--- Start DATA BLOCK ---

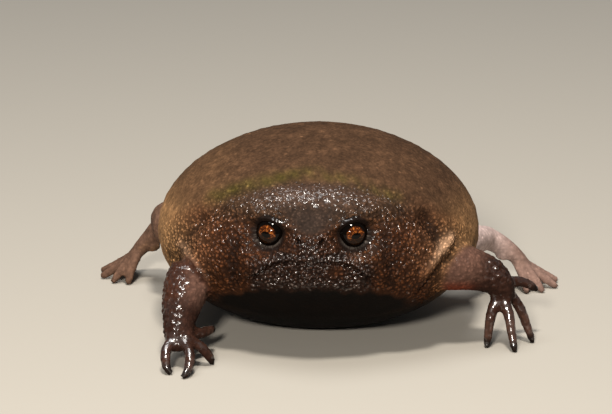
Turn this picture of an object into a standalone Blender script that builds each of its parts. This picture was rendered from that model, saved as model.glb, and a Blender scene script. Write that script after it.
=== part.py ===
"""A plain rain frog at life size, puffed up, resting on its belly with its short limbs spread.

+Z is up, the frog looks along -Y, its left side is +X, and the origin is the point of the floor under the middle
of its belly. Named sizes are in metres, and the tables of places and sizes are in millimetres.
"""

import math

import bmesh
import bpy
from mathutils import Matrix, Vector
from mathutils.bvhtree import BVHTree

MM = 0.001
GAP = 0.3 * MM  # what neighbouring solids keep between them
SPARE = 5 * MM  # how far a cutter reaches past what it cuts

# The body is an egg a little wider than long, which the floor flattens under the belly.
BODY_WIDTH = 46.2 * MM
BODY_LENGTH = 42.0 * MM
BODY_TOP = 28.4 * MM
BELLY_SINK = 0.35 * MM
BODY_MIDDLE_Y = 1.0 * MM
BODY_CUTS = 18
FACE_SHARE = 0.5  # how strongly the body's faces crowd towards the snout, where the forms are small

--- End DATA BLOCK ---

**PROBLEM DETAILS:** Return all of the data word for word.

**WRITTEN SOLUTION:**
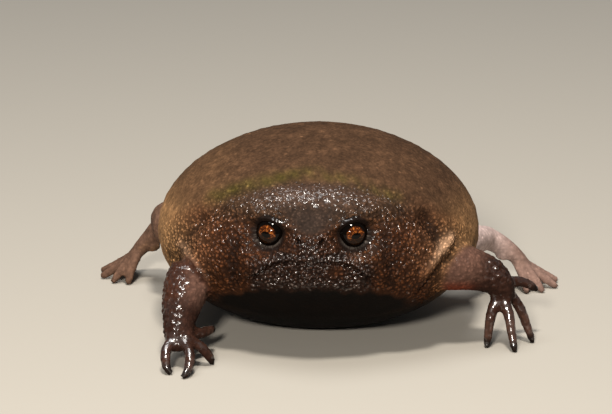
Turn this picture of an object into a standalone Blender script that builds each of its parts. This picture was rendered from that model, saved as model.glb, and a Blender scene script. Write that script after it.
=== part.py ===
"""A plain rain frog at life size, puffed up, resting on its belly with its short limbs spread.

+Z is up, the frog looks along -Y, its left side is +X, and the origin is the point of the floor under the middle
of its belly. Named sizes are in metres, and the tables of places and sizes are in millimetres.
"""

import math

import bmesh
import bpy
from mathutils import Matrix, Vector
from mathutils.bvhtree import BVHTree

MM = 0.001
GAP = 0.3 * MM  # what neighbouring solids keep between them
SPARE = 5 * MM  # how far a cutter reaches past what it cuts

# The body is an egg a little wider than long, which the floor flattens under the belly.
BODY_WIDTH = 46.2 * MM
BODY_LENGTH = 42.0 * MM
BODY_TOP = 28.4 * MM
BELLY_SINK = 0.35 * MM
BODY_MIDDLE_Y = 1.0 * MM
BODY_CUTS = 18
FACE_SHARE = 0.5  # how strongly the body's faces crowd towards the snout, where the forms are small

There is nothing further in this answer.